- [EXERCISE TASK]: Below is a set of records; print all of them exactly as written.

- [RECORD LIST]:
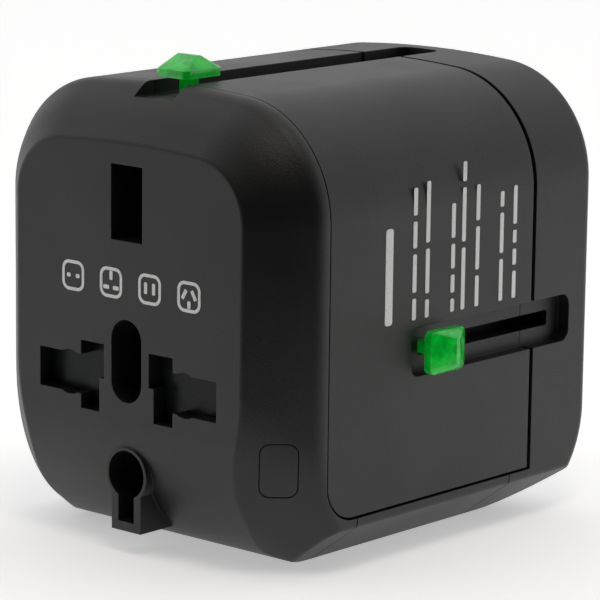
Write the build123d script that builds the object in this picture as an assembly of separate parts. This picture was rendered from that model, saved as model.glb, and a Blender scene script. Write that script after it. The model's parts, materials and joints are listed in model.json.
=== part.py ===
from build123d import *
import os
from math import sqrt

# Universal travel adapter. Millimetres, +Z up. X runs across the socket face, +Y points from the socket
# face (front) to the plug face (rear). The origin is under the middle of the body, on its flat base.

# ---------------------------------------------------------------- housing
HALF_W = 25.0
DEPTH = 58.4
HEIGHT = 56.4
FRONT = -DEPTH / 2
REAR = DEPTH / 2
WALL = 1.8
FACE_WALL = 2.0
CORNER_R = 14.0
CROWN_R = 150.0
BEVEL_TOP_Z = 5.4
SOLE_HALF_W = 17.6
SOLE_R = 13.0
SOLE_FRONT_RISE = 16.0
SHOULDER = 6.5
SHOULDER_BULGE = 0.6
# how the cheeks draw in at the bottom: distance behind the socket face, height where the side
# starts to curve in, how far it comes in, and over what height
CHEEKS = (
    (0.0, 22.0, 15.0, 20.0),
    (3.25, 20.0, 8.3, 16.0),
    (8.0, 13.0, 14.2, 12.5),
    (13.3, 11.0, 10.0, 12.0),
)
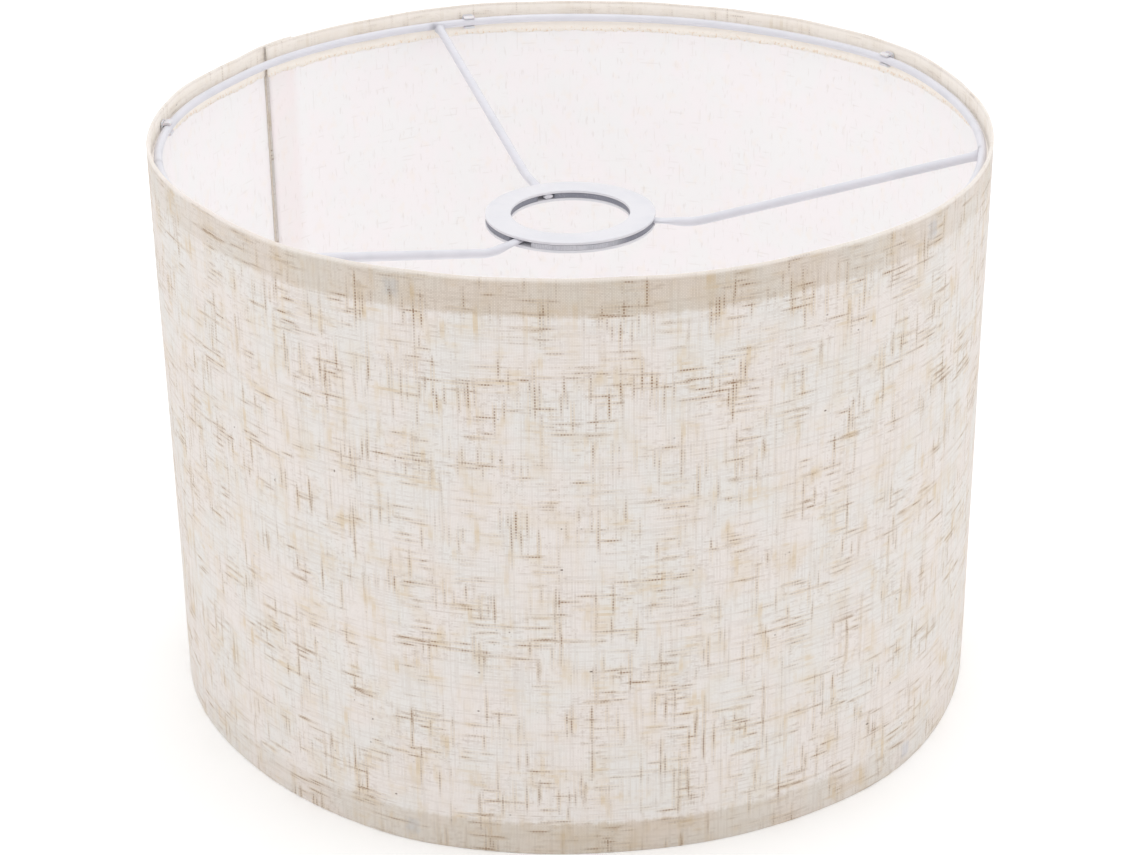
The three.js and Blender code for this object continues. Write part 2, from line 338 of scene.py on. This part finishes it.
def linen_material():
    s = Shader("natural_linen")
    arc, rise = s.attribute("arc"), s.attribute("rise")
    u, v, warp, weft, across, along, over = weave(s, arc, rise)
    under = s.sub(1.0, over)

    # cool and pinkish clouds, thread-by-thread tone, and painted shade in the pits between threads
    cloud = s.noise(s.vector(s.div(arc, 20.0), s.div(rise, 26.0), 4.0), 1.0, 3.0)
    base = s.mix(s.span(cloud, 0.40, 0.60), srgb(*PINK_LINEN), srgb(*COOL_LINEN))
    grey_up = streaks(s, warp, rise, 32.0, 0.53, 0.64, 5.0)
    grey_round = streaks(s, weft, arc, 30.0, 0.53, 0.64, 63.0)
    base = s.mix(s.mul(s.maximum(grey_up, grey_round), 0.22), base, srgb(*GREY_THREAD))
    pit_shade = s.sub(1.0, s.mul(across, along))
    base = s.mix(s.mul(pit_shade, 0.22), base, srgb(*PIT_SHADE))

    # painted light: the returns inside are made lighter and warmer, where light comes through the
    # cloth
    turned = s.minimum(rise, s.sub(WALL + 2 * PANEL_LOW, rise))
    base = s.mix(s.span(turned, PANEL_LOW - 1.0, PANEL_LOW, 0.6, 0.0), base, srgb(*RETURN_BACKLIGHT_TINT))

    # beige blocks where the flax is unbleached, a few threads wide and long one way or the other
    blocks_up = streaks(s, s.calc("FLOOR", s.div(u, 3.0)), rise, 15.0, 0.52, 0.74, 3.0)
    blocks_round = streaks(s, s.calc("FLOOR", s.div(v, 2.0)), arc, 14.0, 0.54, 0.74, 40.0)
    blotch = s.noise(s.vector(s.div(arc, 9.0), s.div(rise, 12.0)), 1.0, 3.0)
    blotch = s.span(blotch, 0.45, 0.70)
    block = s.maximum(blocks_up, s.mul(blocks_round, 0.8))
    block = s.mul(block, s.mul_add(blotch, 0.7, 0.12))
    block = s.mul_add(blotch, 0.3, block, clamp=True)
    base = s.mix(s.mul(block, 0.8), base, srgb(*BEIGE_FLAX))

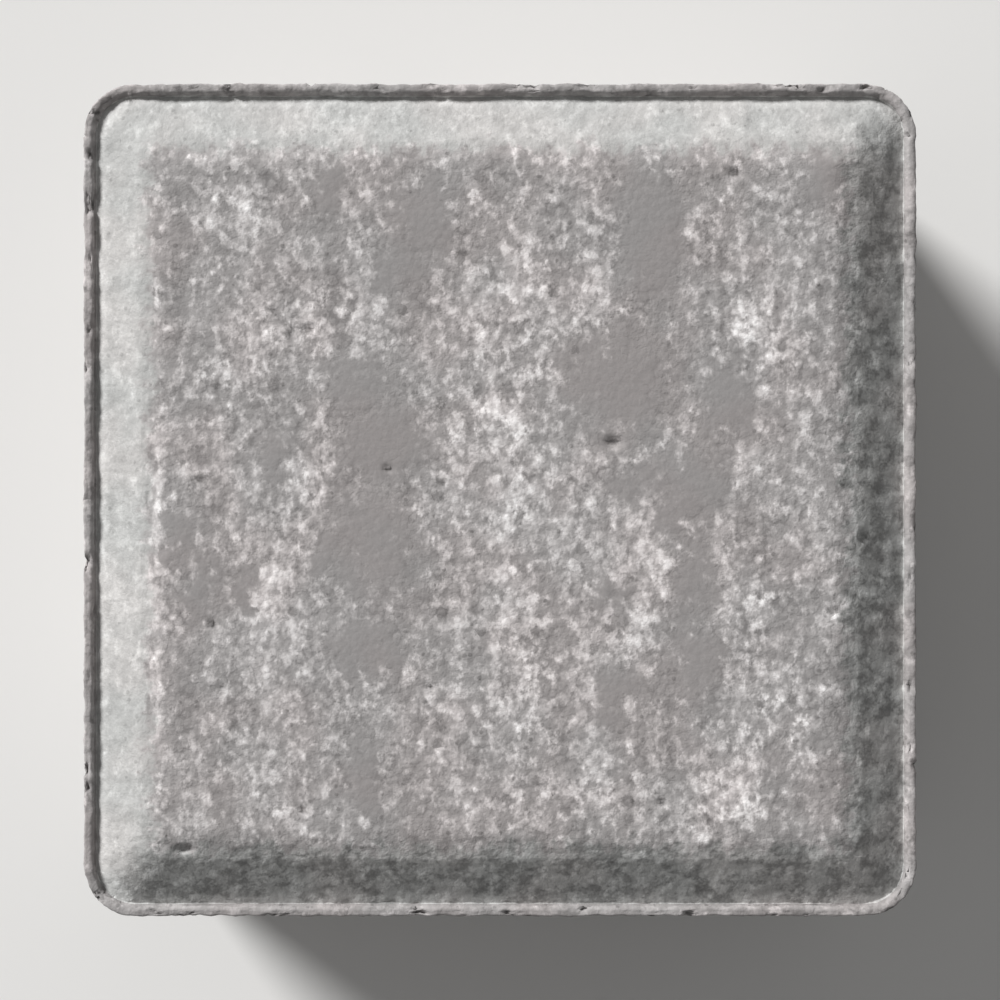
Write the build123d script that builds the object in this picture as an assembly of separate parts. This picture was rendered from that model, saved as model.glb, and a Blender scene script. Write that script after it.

- [RESPONSE]:
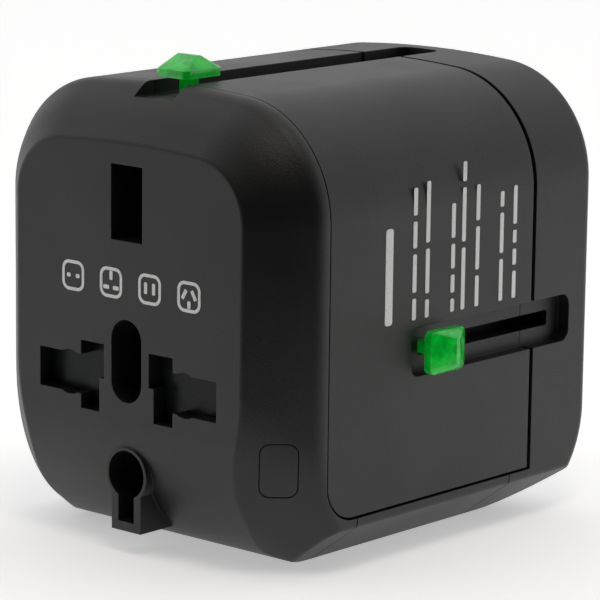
Write the build123d script that builds the object in this picture as an assembly of separate parts. This picture was rendered from that model, saved as model.glb, and a Blender scene script. Write that script after it. The model's parts, materials and joints are listed in model.json.
=== part.py ===
from build123d import *
import os
from math import sqrt

# Universal travel adapter. Millimetres, +Z up. X runs across the socket face, +Y points from the socket
# face (front) to the plug face (rear). The origin is under the middle of the body, on its flat base.

# ---------------------------------------------------------------- housing
HALF_W = 25.0
DEPTH = 58.4
HEIGHT = 56.4
FRONT = -DEPTH / 2
REAR = DEPTH / 2
WALL = 1.8
FACE_WALL = 2.0
CORNER_R = 14.0
CROWN_R = 150.0
BEVEL_TOP_Z = 5.4
SOLE_HALF_W = 17.6
SOLE_R = 13.0
SOLE_FRONT_RISE = 16.0
SHOULDER = 6.5
SHOULDER_BULGE = 0.6
# how the cheeks draw in at the bottom: distance behind the socket face, height where the side
# starts to curve in, how far it comes in, and over what height
CHEEKS = (
    (0.0, 22.0, 15.0, 20.0),
    (3.25, 20.0, 8.3, 16.0),
    (8.0, 13.0, 14.2, 12.5),
    (13.3, 11.0, 10.0, 12.0),
)
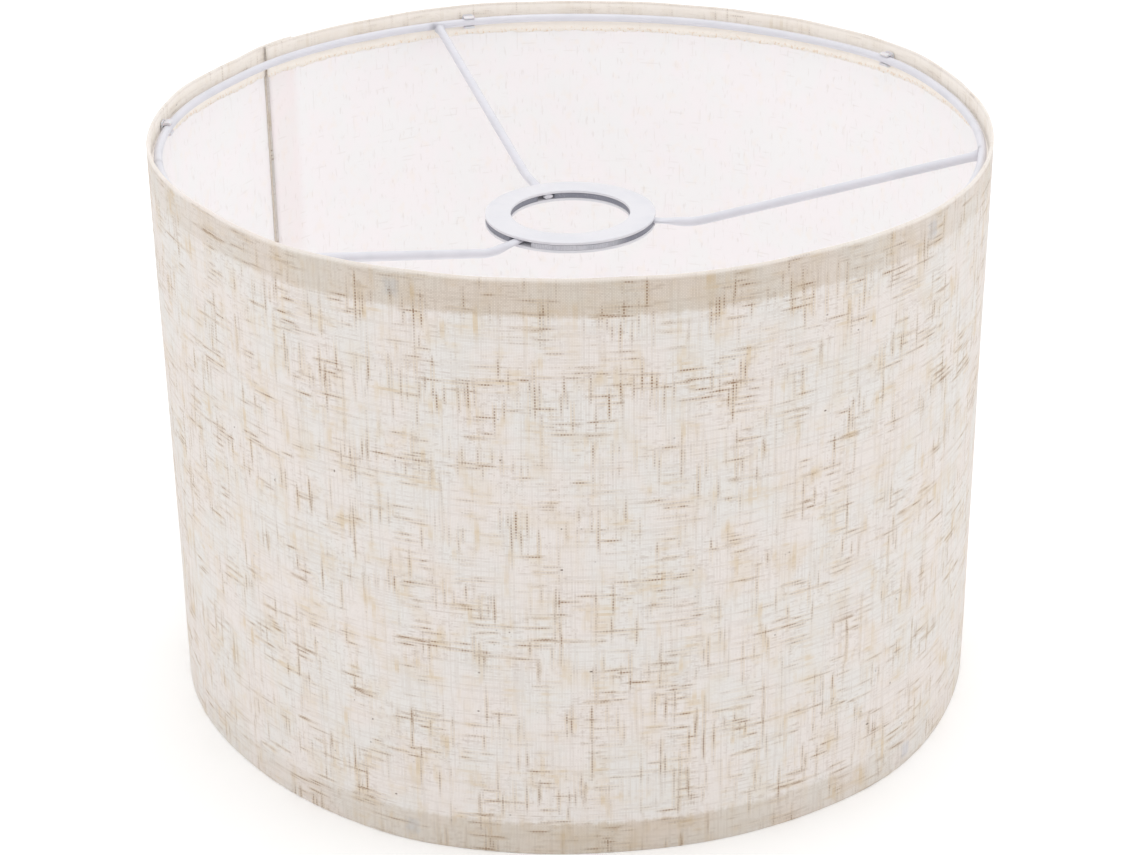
The three.js and Blender code for this object continues. Write part 2, from line 338 of scene.py on. This part finishes it.
def linen_material():
    s = Shader("natural_linen")
    arc, rise = s.attribute("arc"), s.attribute("rise")
    u, v, warp, weft, across, along, over = weave(s, arc, rise)
    under = s.sub(1.0, over)

    # cool and pinkish clouds, thread-by-thread tone, and painted shade in the pits between threads
    cloud = s.noise(s.vector(s.div(arc, 20.0), s.div(rise, 26.0), 4.0), 1.0, 3.0)
    base = s.mix(s.span(cloud, 0.40, 0.60), srgb(*PINK_LINEN), srgb(*COOL_LINEN))
    grey_up = streaks(s, warp, rise, 32.0, 0.53, 0.64, 5.0)
    grey_round = streaks(s, weft, arc, 30.0, 0.53, 0.64, 63.0)
    base = s.mix(s.mul(s.maximum(grey_up, grey_round), 0.22), base, srgb(*GREY_THREAD))
    pit_shade = s.sub(1.0, s.mul(across, along))
    base = s.mix(s.mul(pit_shade, 0.22), base, srgb(*PIT_SHADE))

    # painted light: the returns inside are made lighter and warmer, where light comes through the
    # cloth
    turned = s.minimum(rise, s.sub(WALL + 2 * PANEL_LOW, rise))
    base = s.mix(s.span(turned, PANEL_LOW - 1.0, PANEL_LOW, 0.6, 0.0), base, srgb(*RETURN_BACKLIGHT_TINT))

    # beige blocks where the flax is unbleached, a few threads wide and long one way or the other
    blocks_up = streaks(s, s.calc("FLOOR", s.div(u, 3.0)), rise, 15.0, 0.52, 0.74, 3.0)
    blocks_round = streaks(s, s.calc("FLOOR", s.div(v, 2.0)), arc, 14.0, 0.54, 0.74, 40.0)
    blotch = s.noise(s.vector(s.div(arc, 9.0), s.div(rise, 12.0)), 1.0, 3.0)
    blotch = s.span(blotch, 0.45, 0.70)
    block = s.maximum(blocks_up, s.mul(blocks_round, 0.8))
    block = s.mul(block, s.mul_add(blotch, 0.7, 0.12))
    block = s.mul_add(blotch, 0.3, block, clamp=True)
    base = s.mix(s.mul(block, 0.8), base, srgb(*BEIGE_FLAX))

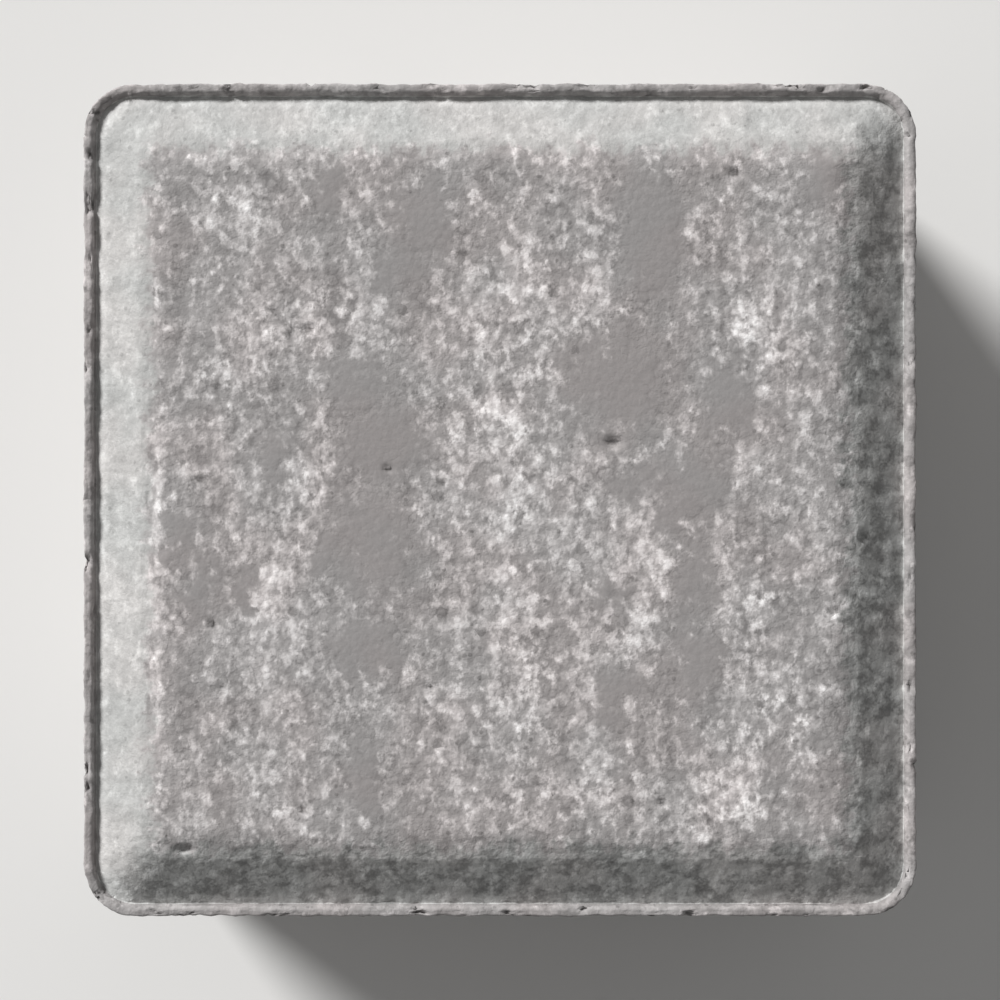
Write the build123d script that builds the object in this picture as an assembly of separate parts. This picture was rendered from that model, saved as model.glb, and a Blender scene script. Write that script after it.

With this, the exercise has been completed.